### What to do
Transcribe the stretch of entries below from the line with "The OpenSCAD and" through the line with "return scale.outputs[0]", exactly and with both ends included; leave out all other lines.
=====
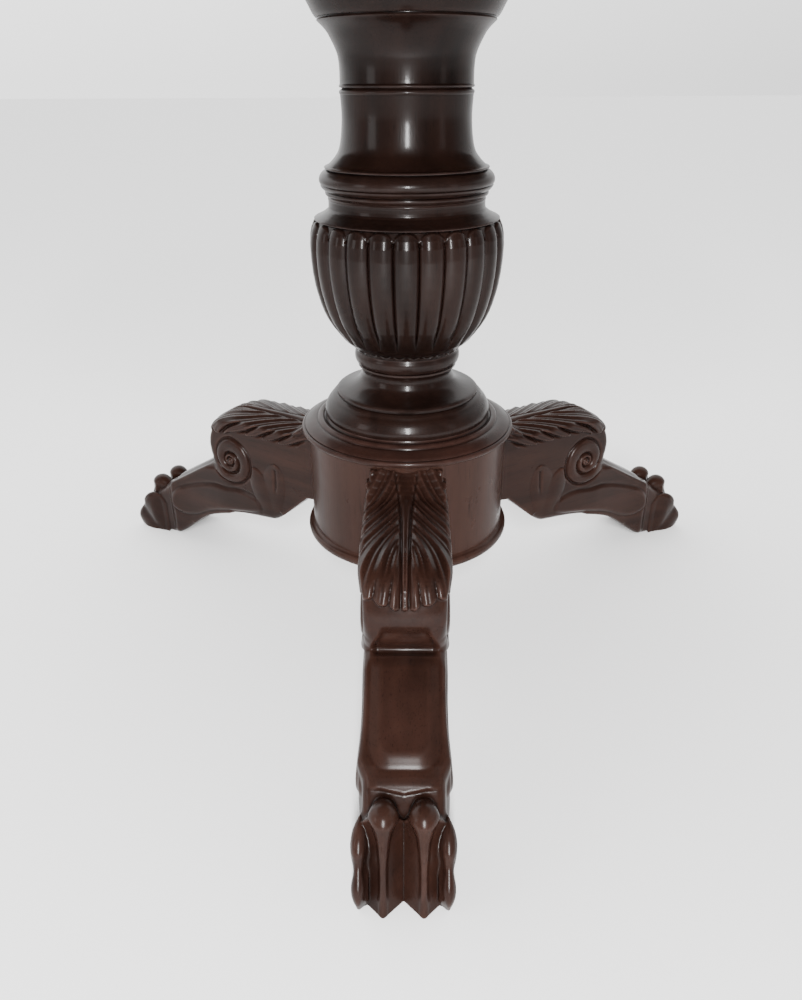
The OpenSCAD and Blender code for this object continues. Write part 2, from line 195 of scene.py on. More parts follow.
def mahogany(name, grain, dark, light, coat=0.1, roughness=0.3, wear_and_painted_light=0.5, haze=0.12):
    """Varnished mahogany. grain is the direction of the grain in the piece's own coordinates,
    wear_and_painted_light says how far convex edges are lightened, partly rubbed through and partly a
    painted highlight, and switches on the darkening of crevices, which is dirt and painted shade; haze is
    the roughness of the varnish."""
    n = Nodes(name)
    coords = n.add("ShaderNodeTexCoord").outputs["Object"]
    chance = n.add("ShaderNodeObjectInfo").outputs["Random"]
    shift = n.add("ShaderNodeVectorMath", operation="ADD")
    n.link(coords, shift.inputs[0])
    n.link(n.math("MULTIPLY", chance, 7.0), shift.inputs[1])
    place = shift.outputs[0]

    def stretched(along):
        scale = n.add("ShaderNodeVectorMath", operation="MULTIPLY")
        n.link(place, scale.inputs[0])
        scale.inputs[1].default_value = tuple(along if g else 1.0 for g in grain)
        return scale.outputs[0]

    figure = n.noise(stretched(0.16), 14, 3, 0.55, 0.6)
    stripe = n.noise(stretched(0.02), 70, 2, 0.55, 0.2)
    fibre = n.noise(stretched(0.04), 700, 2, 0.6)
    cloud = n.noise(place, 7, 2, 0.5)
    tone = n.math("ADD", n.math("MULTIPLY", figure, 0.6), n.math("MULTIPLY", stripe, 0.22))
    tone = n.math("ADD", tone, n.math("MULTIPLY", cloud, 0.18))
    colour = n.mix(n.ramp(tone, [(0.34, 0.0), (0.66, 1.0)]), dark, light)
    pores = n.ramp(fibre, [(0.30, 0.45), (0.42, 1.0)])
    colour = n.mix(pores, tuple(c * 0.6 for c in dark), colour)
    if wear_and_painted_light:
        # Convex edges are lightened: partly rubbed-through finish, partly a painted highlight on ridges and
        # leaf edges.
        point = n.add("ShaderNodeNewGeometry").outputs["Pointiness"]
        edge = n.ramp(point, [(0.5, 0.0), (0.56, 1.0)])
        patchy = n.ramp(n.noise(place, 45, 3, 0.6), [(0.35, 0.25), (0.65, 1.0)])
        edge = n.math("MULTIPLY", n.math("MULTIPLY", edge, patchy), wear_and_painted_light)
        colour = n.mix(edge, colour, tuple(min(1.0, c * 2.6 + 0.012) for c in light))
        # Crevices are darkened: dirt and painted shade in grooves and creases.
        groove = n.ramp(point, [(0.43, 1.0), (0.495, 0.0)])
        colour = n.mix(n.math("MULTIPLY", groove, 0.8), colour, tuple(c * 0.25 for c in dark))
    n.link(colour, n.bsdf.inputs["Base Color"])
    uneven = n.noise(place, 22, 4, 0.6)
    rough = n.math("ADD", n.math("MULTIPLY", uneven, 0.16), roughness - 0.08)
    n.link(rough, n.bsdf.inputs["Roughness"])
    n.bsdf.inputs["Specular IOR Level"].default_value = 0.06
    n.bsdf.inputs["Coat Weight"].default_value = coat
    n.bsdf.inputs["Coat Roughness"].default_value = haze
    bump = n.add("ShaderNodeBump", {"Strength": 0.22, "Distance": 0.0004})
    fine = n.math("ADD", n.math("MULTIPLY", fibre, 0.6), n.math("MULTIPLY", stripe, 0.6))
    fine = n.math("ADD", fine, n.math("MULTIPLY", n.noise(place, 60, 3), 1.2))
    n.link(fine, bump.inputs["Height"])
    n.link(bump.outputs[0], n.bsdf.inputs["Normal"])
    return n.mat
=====
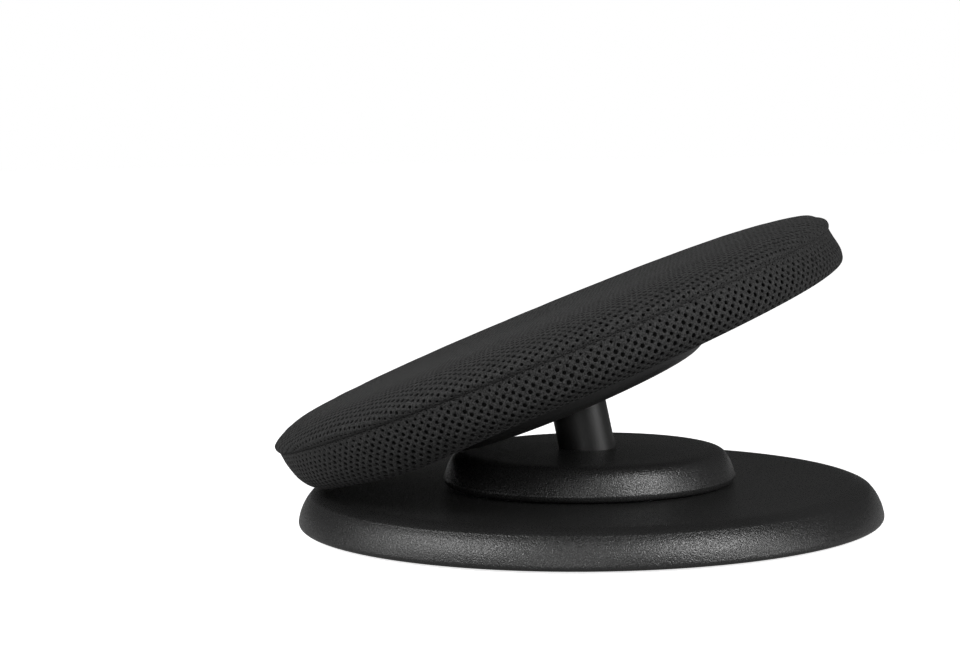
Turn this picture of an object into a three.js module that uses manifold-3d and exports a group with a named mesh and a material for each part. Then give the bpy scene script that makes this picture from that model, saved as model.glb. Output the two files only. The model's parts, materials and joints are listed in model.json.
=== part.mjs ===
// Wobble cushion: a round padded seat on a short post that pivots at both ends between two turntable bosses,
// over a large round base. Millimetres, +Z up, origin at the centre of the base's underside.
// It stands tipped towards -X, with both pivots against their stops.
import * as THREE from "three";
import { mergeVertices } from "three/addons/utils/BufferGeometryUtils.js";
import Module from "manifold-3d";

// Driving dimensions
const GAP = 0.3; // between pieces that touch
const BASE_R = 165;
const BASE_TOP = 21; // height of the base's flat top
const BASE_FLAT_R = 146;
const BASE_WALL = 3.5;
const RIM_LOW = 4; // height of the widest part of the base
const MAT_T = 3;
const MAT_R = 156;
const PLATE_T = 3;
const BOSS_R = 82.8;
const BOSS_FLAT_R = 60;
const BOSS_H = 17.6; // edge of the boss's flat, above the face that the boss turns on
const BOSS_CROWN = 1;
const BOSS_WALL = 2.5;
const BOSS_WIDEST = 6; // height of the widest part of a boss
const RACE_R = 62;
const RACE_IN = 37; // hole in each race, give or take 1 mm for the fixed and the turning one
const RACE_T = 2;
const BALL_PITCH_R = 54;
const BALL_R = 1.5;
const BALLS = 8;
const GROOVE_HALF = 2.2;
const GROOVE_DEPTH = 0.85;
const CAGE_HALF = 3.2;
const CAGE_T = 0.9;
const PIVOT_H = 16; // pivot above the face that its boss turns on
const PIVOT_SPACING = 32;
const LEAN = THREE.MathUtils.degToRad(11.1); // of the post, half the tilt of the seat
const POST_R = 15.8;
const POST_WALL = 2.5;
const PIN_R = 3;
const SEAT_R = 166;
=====
### The completed task
The OpenSCAD and Blender code for this object continues. Write part 2, from line 195 of scene.py on. More parts follow.
def mahogany(name, grain, dark, light, coat=0.1, roughness=0.3, wear_and_painted_light=0.5, haze=0.12):
    """Varnished mahogany. grain is the direction of the grain in the piece's own coordinates,
    wear_and_painted_light says how far convex edges are lightened, partly rubbed through and partly a
    painted highlight, and switches on the darkening of crevices, which is dirt and painted shade; haze is
    the roughness of the varnish."""
    n = Nodes(name)
    coords = n.add("ShaderNodeTexCoord").outputs["Object"]
    chance = n.add("ShaderNodeObjectInfo").outputs["Random"]
    shift = n.add("ShaderNodeVectorMath", operation="ADD")
    n.link(coords, shift.inputs[0])
    n.link(n.math("MULTIPLY", chance, 7.0), shift.inputs[1])
    place = shift.outputs[0]

    def stretched(along):
        scale = n.add("ShaderNodeVectorMath", operation="MULTIPLY")
        n.link(place, scale.inputs[0])
        scale.inputs[1].default_value = tuple(along if g else 1.0 for g in grain)
        return scale.outputs[0]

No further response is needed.